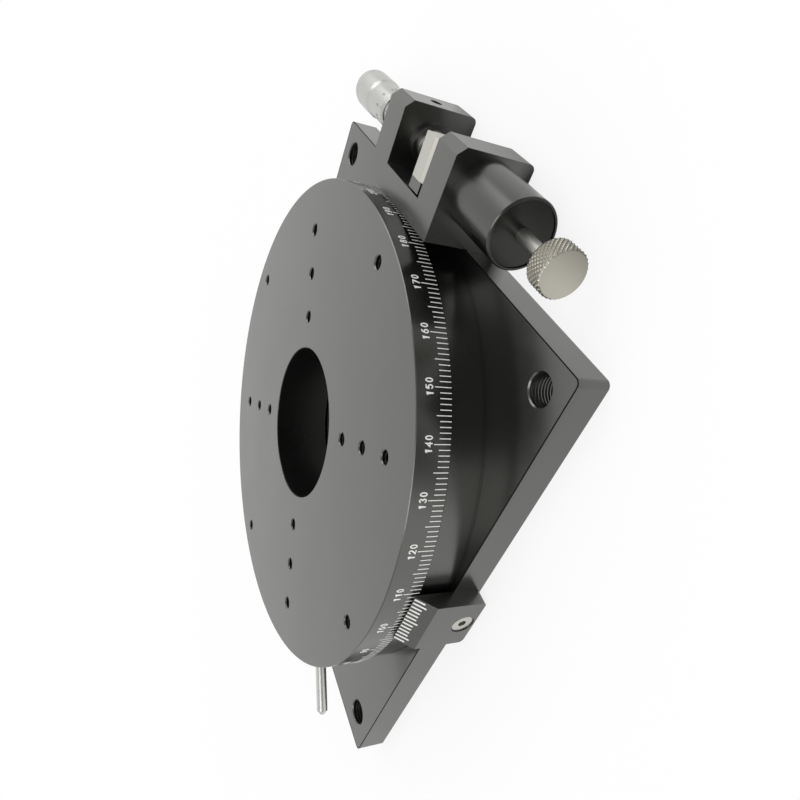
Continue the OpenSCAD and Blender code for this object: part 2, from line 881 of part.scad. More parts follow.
// The vernier block's outline in Y and Z, drawn on the -Y side of the base.
module vernier_outline() {
  polygon([
    [-base_x, vernier_z],
    [-base_x - vernier_t, vernier_z],
    [-base_x - vernier_t, vernier_top - vernier_bevel_h],
    [-table_r - vernier_gap - vernier_edge, vernier_top],
    [-base_x, vernier_top]
  ]);
}

// The vernier block's outline in X and Z, with round lower corners.
module vernier_front() {
  half = vernier_w / 2;
  r = vernier_round;
  translate([-half, vernier_z + r])
    square([vernier_w, vernier_top - vernier_z - r]);
  translate([-half + r, vernier_z])
    square([vernier_w - 2 * r, vernier_round + eps]);
  for (s = [-1, 1])
    translate([s * (half - r), vernier_z + r])
      circle(r = r, $fn = 48);
}

module vernier_block() {
  color("dimgray")
    difference() {
      intersection() {
        translate([-vernier_w / 2, 0, 0])
          rotate([90, 0, 90])
            linear_extrude(height = vernier_w)
              vernier_outline();
        rotate([90, 0, 0])
          linear_extrude(height = base_x + 2 * vernier_t)
            vernier_front();
      }
      disc(table_r + vernier_gap, base_t, vernier_top + eps);
      vernier_screw_place() {
        csk_hole(m3_d, vernier_screw_l());
        disc(m3_d * csk_head_share / 2 + vernier_ring_w, 0, vernier_t);
      }
    }
}

function vernier_screw_l() = vernier_t + vernier_screw_grip - vernier_sink;

// Puts children, drawn along +Z, at the sunk head's face, pointing along -Y.
module vernier_screw_place() {
  translate([0, -base_x - vernier_t + vernier_sink, base_t / 2])
    rotate([90, 0, 0])
      children();
}

module vernier_screw() {
  color("silver")
    vernier_screw_place()
      csk_screw(m3_d, vernier_screw_l() - seat_gap);
}

module clamp_ring() {
  color("dimgray")
    difference() {
      union() {
        disc(clamp_d / 2, ring_z, ring_top);
        disc(collar_d / 2, ring_z, collar_top);
      }
      disc(bush_r + seat_gap, ring_z - eps, collar_top + eps);
      disc(keeper_d / 2 + touch_gap, journal_top - keeper_gap, collar_top + eps);
      disc(collar_d / 2 - collar_wall, ring_top, collar_top + eps);
      translate([arm_start, lever_y - seat_gap, ring_z - eps])
        cube([clamp_d / 2, lever_t + 2 * seat_gap, arm_h + seat_gap + eps]);
      arm_screw_places()
        csk_hole(m2_d, arm_screw_l());
    }
}

module slide_bush() {
  color("darkkhaki")
    ring(bush_r, journal_d / 2 + run_gap, ring_z, journal_top - keeper_gap);
}

function arm_screw_l() = arm_h + arm_screw_grip;

// Puts children at each arm screw, drawn along +Z, with the head in the ring's underside.
module arm_screw_places() {
  for (i = [0, 1])
    translate([arm_start + arm_screw_inset + i * arm_screw_pitch, lever_mid, ring_z])
      rotate([180, 0, 0])
        children();
}

module arm_screws() {
  color("silver")
    arm_screw_places()
      csk_screw(m2_d, arm_screw_l() - seat_gap);
}

module drive_arm() {
  color("dimgray")
    difference() {
      union() {
        translate([arm_start + seat_gap, lever_y, ring_z])
          cube([contact_x - arm_start - seat_gap, lever_t, arm_h]);
        translate([riser_x, lever_y, ring_z])
          cube([riser_t, lever_t, bracket_h - ring_z]);
      }
      arm_screw_places()
        csk_hole(m2_d, arm_screw_l());
      contact_screw_place()
        cap_hole(contact_screw_d, contact_screw_l());
      contact_dowel_place()
        disc(dowel_r + seat_gap, -riser_t - eps, 0);
    }
}

module contact_plate() {
  c = contact_chamfer;
  color("wheat")
    difference() {
      translate([contact_x, lever_y, contact_z])
        rotate([90, 0, 90])
          linear_extrude(height = contact_l)
            polygon([
              [0, 0],
              [lever_t, 0],
              [lever_t, bracket_h - contact_z],
              [c, bracket_h - contact_z],
              [0, bracket_h - contact_z - c]
            ]);
      contact_screw_place()
        cap_hole(contact_screw_d, contact_screw_l());
      contact_dowel_place()
        disc(dowel_r + seat_gap, -eps, dowel_l + seat_gap);
    }
}

function contact_screw_l() = contact_l + riser_t + contact_screw_grip;

// Puts children, drawn along +Z, at the contact plate's screw, with the head outwards.
module contact_screw_place() {
  along_x(contact_end, lever_mid, ring_z + arm_h / 2)
    children();
}

// Puts children, drawn along +Z, at the dowel between the riser and the contact plate.
module contact_dowel_place() {
  along_x(contact_x, lever_mid, bracket_h - dowel_drop)
    children();
}

module contact_screw() {
  color("silver")
    contact_screw_place()
      cap_screw(contact_screw_d, contact_screw_l() - seat_gap);
}

module contact_dowel() {
  color("silver")
    contact_dowel_place()
      disc(dowel_r, -riser_t, dowel_l);
}

// A tapped hole cut down from the table's top face.
module table_hole(depth) {
  translate([0, 0, total_h]) {
    disc(tap_d / 2, -depth, 0);
    frustum(tap_d / 2, tap_d / 2 + tap_mouth + eps, -tap_mouth, eps);
  }
}

// The table's plate and rim with chamfered edges, open below inside the rim.
module table_plate() {
  c = table_chamfer;
  difference() {
    union() {
      disc(table_r, rim_z + c, total_h - c);
      frustum(table_r, table_r - c, total_h - c, total_h);
      frustum(table_r - c, table_r, rim_z, rim_z + c);
    }
    disc(rim_inner_r, rim_z - eps, plate_z);
  }
}

module rotating_table() {
  color("dimgray")
    difference() {
      union() {
        table_plate();
        disc(spigot_shoulder_d / 2, bearing_top, plate_z + eps);
        disc(bearing_id / 2 - seat_gap, spigot_z, plate_z + eps);
      }
      disc(aperture_d / 2, spigot_z - eps, total_h + eps);
      frustum(aperture_d / 2, aperture_d / 2 + aperture_chamfer + eps,
              total_h - aperture_chamfer, total_h + eps);
      around(row_count, 0, row_angle)
        for (i = [0 : row_holes - 1])
          translate([row_r + i * row_pitch, 0, 0])
            table_hole(plate_t + eps);
      around(row_count, outer_hole_r, row_angle + 180 / row_count)
        table_hole(outer_hole_depth);
      rotate([0, 0, lock_angle])
        along_x(0, 0, lock_z)
          disc(lock_d / 2 + seat_gap, collar_d / 2, table_r + eps);
      around(ring_screws, inner_screw_r)
        translate([0, 0, spigot_z - retainer_t])
          rotate([180, 0, 0])
            csk_hole(m2_d, ring_screw_l());
    }
}

module inner_retainer() {
  color("dimgray")
    difference() {
      ring(spigot_shoulder_d / 2, base_bore_d / 2, spigot_z - retainer_t, spigot_z);
      around(ring_screws, inner_screw_r)
        translate([0, 0, spigot_z - retainer_t])
          rotate([180, 0, 0])
            csk_hole(m2_d, ring_screw_l());
    }
}

module inner_retainer_screws() {
  color("silver")
    around(ring_screws, inner_screw_r)
      translate([0, 0, spigot_z - retainer_t])
        rotate([180, 0, 0])
          csk_screw(m2_d, ring_screw_l() - seat_gap);
}

module lock_pad() {
  color("gold")
    rotate([0, 0, lock_angle])
      along_x(0, 0, lock_z)
        disc(lock_d / 2 - run_gap, collar_d / 2 + touch_gap, lock_start_r);
}

// A plain rod with a cone at its outer end, threaded into the rim.
module lock_screw() {
  cone_l = lock_d / 3;
  color("silver")
    rotate([0, 0, lock_angle])
      along_x(0, 0, lock_z) {
        disc(lock_d / 2, lock_start_r + seat_gap, lock_end_r - cone_l);
        frustum(lock_d / 2, lock_d / 5, lock_end_r - cone_l, lock_end_r);
      }
}

base_plate();
stator_hub();
hub_screws();
bearing_outer_race();
outer_retainer();
outer_retainer_screws();
thrust_washer();
keeper_ring();
keeper_screws();
drive_bracket();
bracket_screws();
micrometer_sleeve();
micrometer_nut();
micrometer_set_screw();
plunger_housing();
plunger_cap();
plunger_spring();
vernier_block();
vernier_screw();
clamp_ring();
slide_bush();
drive_arm();
arm_screws();
contact_plate();
contact_screw();
contact_dowel();
rotating_table();
bearing_inner_race();
inner_retainer();
inner_retainer_screws();
lock_pad();
lock_screw();
bearing_cage();
bearing_balls();
micrometer_spindle();
spindle_tip();
micrometer_thimble();
thimble_cap();
plunger_pin();
plunger_knob();
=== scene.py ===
import math

import bmesh
import bpy
from mathutils import Matrix, Vector


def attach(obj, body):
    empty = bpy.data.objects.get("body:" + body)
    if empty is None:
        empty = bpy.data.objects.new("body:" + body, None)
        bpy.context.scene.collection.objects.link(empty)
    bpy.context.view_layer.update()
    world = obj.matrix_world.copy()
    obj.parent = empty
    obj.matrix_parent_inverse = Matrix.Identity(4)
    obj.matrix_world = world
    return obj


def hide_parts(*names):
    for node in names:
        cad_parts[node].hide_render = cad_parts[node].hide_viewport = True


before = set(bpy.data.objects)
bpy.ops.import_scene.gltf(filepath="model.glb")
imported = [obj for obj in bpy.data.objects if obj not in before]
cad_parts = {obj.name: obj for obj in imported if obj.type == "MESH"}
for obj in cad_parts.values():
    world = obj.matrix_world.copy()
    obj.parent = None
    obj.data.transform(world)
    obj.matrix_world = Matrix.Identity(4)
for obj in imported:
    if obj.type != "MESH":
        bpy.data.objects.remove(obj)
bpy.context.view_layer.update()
MM = 0.001

# Sizes repeated from part.scad, in millimetres and degrees.
TABLE_R = 70.0
TOTAL_H = 26.0
DRIVE_X = 83.2
DRIVE_Z = 10.0
THIMBLE_Y = 34.3
SCALE_ZERO = -193.26  # direction of the rim's zero line at rest
MOUNT_AT = 62.0
MOUNT_R = 3.5
TAP_R = 1.7
ROW_ANGLE = -57.6
ROW_R = 31.5
ROW_PITCH = 12.5
OUTER_HOLE_R = 62.5
BASE_HALF = 70.0
BASE_ROUND = 1.5
BASE_TOP = 8.0


# ---------------------------------------------------------------- shader nodes

def new_material(name):
    mat = bpy.data.materials.new(name)
    mat.use_nodes = True
    tree = mat.node_tree
    return mat, tree, tree.nodes["Principled BSDF"]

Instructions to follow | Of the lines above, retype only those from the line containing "base_plate();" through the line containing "imported = [obj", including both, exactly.

Solution to this problem |
base_plate();
stator_hub();
hub_screws();
bearing_outer_race();
outer_retainer();
outer_retainer_screws();
thrust_washer();
keeper_ring();
keeper_screws();
drive_bracket();
bracket_screws();
micrometer_sleeve();
micrometer_nut();
micrometer_set_screw();
plunger_housing();
plunger_cap();
plunger_spring();
vernier_block();
vernier_screw();
clamp_ring();
slide_bush();
drive_arm();
arm_screws();
contact_plate();
contact_screw();
contact_dowel();
rotating_table();
bearing_inner_race();
inner_retainer();
inner_retainer_screws();
lock_pad();
lock_screw();
bearing_cage();
bearing_balls();
micrometer_spindle();
spindle_tip();
micrometer_thimble();
thimble_cap();
plunger_pin();
plunger_knob();
=== scene.py ===
import math

import bmesh
import bpy
from mathutils import Matrix, Vector


def attach(obj, body):
    empty = bpy.data.objects.get("body:" + body)
    if empty is None:
        empty = bpy.data.objects.new("body:" + body, None)
        bpy.context.scene.collection.objects.link(empty)
    bpy.context.view_layer.update()
    world = obj.matrix_world.copy()
    obj.parent = empty
    obj.matrix_parent_inverse = Matrix.Identity(4)
    obj.matrix_world = world
    return obj


def hide_parts(*names):
    for node in names:
        cad_parts[node].hide_render = cad_parts[node].hide_viewport = True


before = set(bpy.data.objects)
bpy.ops.import_scene.gltf(filepath="model.glb")
imported = [obj for obj in bpy.data.objects if obj not in before]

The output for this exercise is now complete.